Tennis’ unwritten rules have been part of the sport almost as long as the sport itself, and on Wednesday on Philippe-Chatrier, one of them was broken in full view of a packed house, at the expense of arguably the greatest player in history. During the third-set tiebreak of his second-round match against Valentin Royer, Novak Djokovic found himself on the wrong end of a net cord at a critical moment. Royer won the point. And then, instead of offering the customary apology or the small acknowledging gesture that etiquette demands in that moment, the Frenchman pumped his fist and celebrated.
Djokovic, who did not take it quietly, turned toward him and pointed at him, clapped his racquet frame in applause and raised a deliberate thumbs up. The sarcasm was unmistakable, and so was the irritation behind it.
Djokovic won the match 6-3 6-2 6-7(7) 6-3. The point arguably did cost him the tiebreak, but the tiebreak did not cost him the match. Royed did eventually apologize to Djokovic following his celebration but the situation made us think whether all of this is really necessary.

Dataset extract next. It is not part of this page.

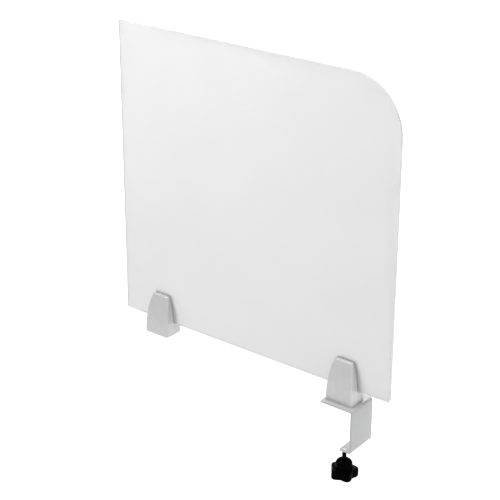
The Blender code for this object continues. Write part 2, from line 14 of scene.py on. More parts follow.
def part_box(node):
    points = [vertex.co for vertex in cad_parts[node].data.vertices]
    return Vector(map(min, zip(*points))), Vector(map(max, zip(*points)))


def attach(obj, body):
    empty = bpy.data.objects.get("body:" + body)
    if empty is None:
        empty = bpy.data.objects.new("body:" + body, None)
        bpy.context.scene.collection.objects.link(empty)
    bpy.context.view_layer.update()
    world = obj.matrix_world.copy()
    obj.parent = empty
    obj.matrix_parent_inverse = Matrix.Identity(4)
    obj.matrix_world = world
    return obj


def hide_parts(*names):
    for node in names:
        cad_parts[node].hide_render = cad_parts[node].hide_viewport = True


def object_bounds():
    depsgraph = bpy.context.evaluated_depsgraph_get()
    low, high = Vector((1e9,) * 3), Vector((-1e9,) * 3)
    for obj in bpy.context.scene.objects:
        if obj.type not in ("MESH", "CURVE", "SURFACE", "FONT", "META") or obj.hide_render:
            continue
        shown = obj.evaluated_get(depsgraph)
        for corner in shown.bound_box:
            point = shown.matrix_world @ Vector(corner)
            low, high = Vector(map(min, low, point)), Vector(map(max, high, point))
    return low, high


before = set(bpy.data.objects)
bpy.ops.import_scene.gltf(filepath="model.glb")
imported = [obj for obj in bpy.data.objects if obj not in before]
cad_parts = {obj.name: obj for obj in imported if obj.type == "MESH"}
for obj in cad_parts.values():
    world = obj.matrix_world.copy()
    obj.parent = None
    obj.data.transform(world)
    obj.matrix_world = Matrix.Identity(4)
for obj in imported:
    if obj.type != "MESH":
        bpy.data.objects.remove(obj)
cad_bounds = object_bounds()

FIXED = "panel_and_clips"
TIP = "thrust_tip"
TURNING = "knob_and_screw"
CLIPS = ("clamp_clip_", "foot_clip_")
HANDS = ("left", "right")
FRONT = -1              # the side of the sheet that a clip's shell is on, as a sign along Y
BACK = 1

GAP = 0.0003            # clearance between pieces that don't press on each other
PRESS_FIT = 0.00005     # clearance, and chamfer, where two pieces look joined
PAST = 0.002            # how far a cutter runs past the piece that it cuts
EDGE_BREAK = 0.0004     # chamfer on turned edges
SHARP_ANGLE = math.radians(32.0)
ROUND_STEPS = 48
HEX = 6                 # sides of a hexagon

# Sheet
SHEET_BIG_RADIUS = 0.105        # the upper corner above the clamp
SHEET_SMALL_RADIUS = 0.005      # the lower corner below it
SHEET_CORNER_RADIUS = 0.0008    # the two corners at the other end
SHEET_ARC_STEPS = 48
SHEET_POLISH = 0.0004           # rounds the rim's edges

# Clips
CLIP_SEAM_TAPER = 0.0094    # how far each side draws in towards the top, at the sheet
CLIP_FACE_INSET = 0.0008    # how much narrower the outer face is than the seam, on each side
CLIP_FACE_TAPER = 0.0078    # how far each side draws in towards the top, at the outer face
CLIP_FRONT_LEAN = 0.0130    # how far the front face leans back towards the top
CLIP_BACK_LEAN = 0.0095
CLIP_TAPER_POWER = 2.2      # above 1, most of the taper is near the top
CLIP_CORNER = 0.0045        # rounds the upright corners of the outer face
CLIP_TOP_CORNER = 0.0040    # rounds the top corners, seen from the front
CLIP_TOP_EDGE = 0.0020      # rounds the edge between the top and the front or back face
CLIP_SEAM_FILLET = 0.0004
CLIP_BASE_CHAMFER = 0.0002
CLIP_SKIRT = 0.0002         # how far a shell reaches into the gap below it or beside the sheet
CLIP_LEVELS = 30
CLIP_CORNER_STEPS = 8
CLIP_TOP_STEPS = 12
CORE_SHELF = 0.022          # height of the core's wide base
CHEEK_HALF_WIDTH = 0.020    # the core's two cheeks, which hold the sheet between them
CHEEK = 0.0035              # thickness of a cheek

# Bracket
STEEL = 0.0035
BEND_RADIUS = 0.0055
BEND_STEPS = 14
JAW_LEFT = 0.0095           # the free end of the jaw, along X
STRIP_FILLET = 0.0006       # rounds the strip's long edges
STRIP_CORNER = 0.0016       # rounds its corners in plan
STRIP_END_STEPS = 6
FILLET_STEPS = 3

# Screws: the height of each head, and the radius of each shank
SHELL_BOLT_HEAD = 0.0035
SHELL_BOLT_RADIUS = 0.002
BASE_BOLT_HEAD = 0.0028
BASE_BOLT_RADIUS = 0.003
HEX_KEY_RADIUS = 0.0017
HEX_KEY_DEPTH = 0.0018

# Clamp screw and knob
SCREW_RADIUS = 0.004
TIP_STEM_RADIUS = 0.0015
TIP_HEIGHT = 0.0016
PITCH = 0.00125
THREAD_DEPTH = 0.00077
THREAD_CREST = 0.00018      # width of the thread's flat crest
THREAD_ROOT = 0.00030       # width of the flat between two turns
THREAD_STEPS = 36           # steps in one turn
SCREW_HEAD_FLATS = 0.013    # across the hexagon's flats
SCREW_HEAD_TOP = -0.126     # a height, as is the star's top
STAR_TOP = -0.1200
HUB_RADIUS = 0.0157
HUB_DOME = 0.011            # height of the dome
HUB_FILLET = 0.0008
STAR_RADIUS = 0.0268        # at the middle of a lobe
STAR_VALLEY = 0.0207        # between two lobes
STAR_LOBES = 5
STAR_ANGLE = math.radians(34.0)
STAR_EDGE = 0.0022          # rounds the star's upper and lower edges
STAR_EDGE_STEPS = 7
STAR_STEPS = 180
DOME_STEPS = 16
CAP_GROOVE_SHARE = 0.55     # radius of the cap's ring groove, as a share of the cap's radius

# Rubber pads
DESK_PAD_CORNER = 0.003
FOOT_CORNER = 0.004
GROOVE = 0.0003             # depth of a groove, and half its width
GROOVE_SPACING = 0.003

# Materials: the part of a noise's range over which colour or roughness changes
COLOUR_FROM = 0.35
COLOUR_TO = 0.65
ROUGHNESS_FROM = 0.3
ROUGHNESS_TO = 0.7

# Camera: its place, and the directions of its own axes
CAMERA_LENS = 99.10         # millimetres, as is the sensor's width
CAMERA_SENSOR = 36.0
CAMERA_SHIFT = -0.1
CAMERA_REACH = 100.0        # how far the camera sees, so that the floor has no visible end
CAMERA_PLACE = (1.2003, -1.8412, 1.2806)
CAMERA_RIGHT = (0.79025, 0.61277, 0.00291)
CAMERA_UP = (-0.23171, 0.29441, 0.92716)
CAMERA_BACK = (0.56728, -0.73337, 0.37465)

# Stage: lamps are (name, place, aim, size in metres, watts, spread in degrees)
FLOOR_DROP = 0.30           # from the object's lowest point to the floor
FLOOR_SIZE = 60.0
SURROUNDINGS = 0.575        # strength of the even white surroundings
LAMPS = (
    ("far_floor_lamp", (-2.2, 4.2, 2.2), (-2.2, 4.2, -0.4), 2.4, 225.0, 150.0),
    ("overhead_lamp", (-0.9, -0.5, 3.0), (0.0, 0.0, 0.1), 2.2, 82.0, 180.0),
    ("right_lamp", (2.8, -0.35, 2.2), (0.0, 0.0, 0.1), 2.0, 54.0, 180.0),
)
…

Novak Djokovic and the Unwritten Rule
The code that governs how tennis players are expected to behave in these moments was never written down, because it was never supposed to need to be. You apologize for the net cord. You raise a hand when a ball catches the line and you weren’t sure. You don’t celebrate a double fault. You don’t linger over a big point when your opponent is injured. These conventions exist because tennis has always positioned itself as something apart from the grunt-and-grind of other professional sports. The handshake at the net. The “good shot.” The quiet nod. The idea that you can compete with ferociousness and still conduct yourself with a kind of dignity that the sport considers its inheritance.
Where does that come from? Partly from tennis’s origins in the lawns of country houses in 19th-century England, where sport was inseparable from social behavior and certain things simply were not done. Partly from decades of image management by the sport’s governing bodies, who understood that the televied product they were selling was as much about aesthetics and elegance as it was about the score. And partly from the players themselves, who have mostly upheld the code because it was the culture they inherited and, by and large, respected.
Royer broke it for a moment. Deliberately or not, he made a choice to celebrate a lucky point without acknowledgment, in a tiebreak, against a legend, on the biggest court in Paris. You can understand why Djokovic reacted. The transgression was real, even if the stakes were not.
Whether It Matters Is a Separate Question
Here is where it gets more complicated, and where this piece moves firmly into opinion: tennis’ unwritten rules are genuinely voluntary, and the sport is quietly in the middle of a generational negotiation about how sacred they actually are.
The counterargument to the apology convention is reasonable enough. A net cord is not a mistake by the player who benefits from it. It is not a double fault, an unforced error, or a shot that went in off the frame. It is the net, which belongs to both players equally, intervening at random. Why should a player apologize for something they did not do? The answer the tradition offers is that it is not really an apology for an act, it is an acknowledgment of good fortune, a gesture that says “I know that point did not fairly represent what we are doing here.” It is a social nicety, not a confession of wrongdoing.
Novak Djokovic himself, for all his perfectly earned indignation on Wednesday, is not the most straightforward standard-bearer for tennis’s gentlemanly code. He has done the thumbs up before, most memorably to ground staff at the 2024 French Open after a fall he considered preventable. He has pumped his fist and screamed on Philippe-Chatrier while opponents were struggling with injury, drawing significant boos from crowds who felt the celebration was excessive in those circumstances, while others defended him for simply trying to stay focused and compete. He has written political messages on courtside cameras in full view of broadcasters. He has, at various points, been both the sport’s greatest representative and one of its more complicated ones.
None of this means he was wrong to be annoyed on Wednesday. He was right. The convention exists for a reason. But it is worth noting that the person most visibly upset by a breach of the unwritten rules is someone who has himself, on other days, found them negotiable.
Conclusion
The broader truth is that tennis’ unwritten rules survive because most players, most of the time, choose to honor them. When they do not, the moment tends to be noticed and discussed, which is itself a form of enforcement. Royer’s fist pump will not follow him through the tournament. The crowd moved on. Djokovic moved on, he won the next set 6-3, and shook hands at the net without incident.
In the end, that is probably the right place to land on all of this. The unwritten code matters enough that its violation feels like something. It does not matter enough that its violation changes anything. Tennis carries it forward because the sport genuinely believes, in some institutional way, that how you win is part of what winning means. Whether every 24-year-old wild card on Court Chatrier shares that belief is another question entirely and one the sport will keep answering, one net cord at a time.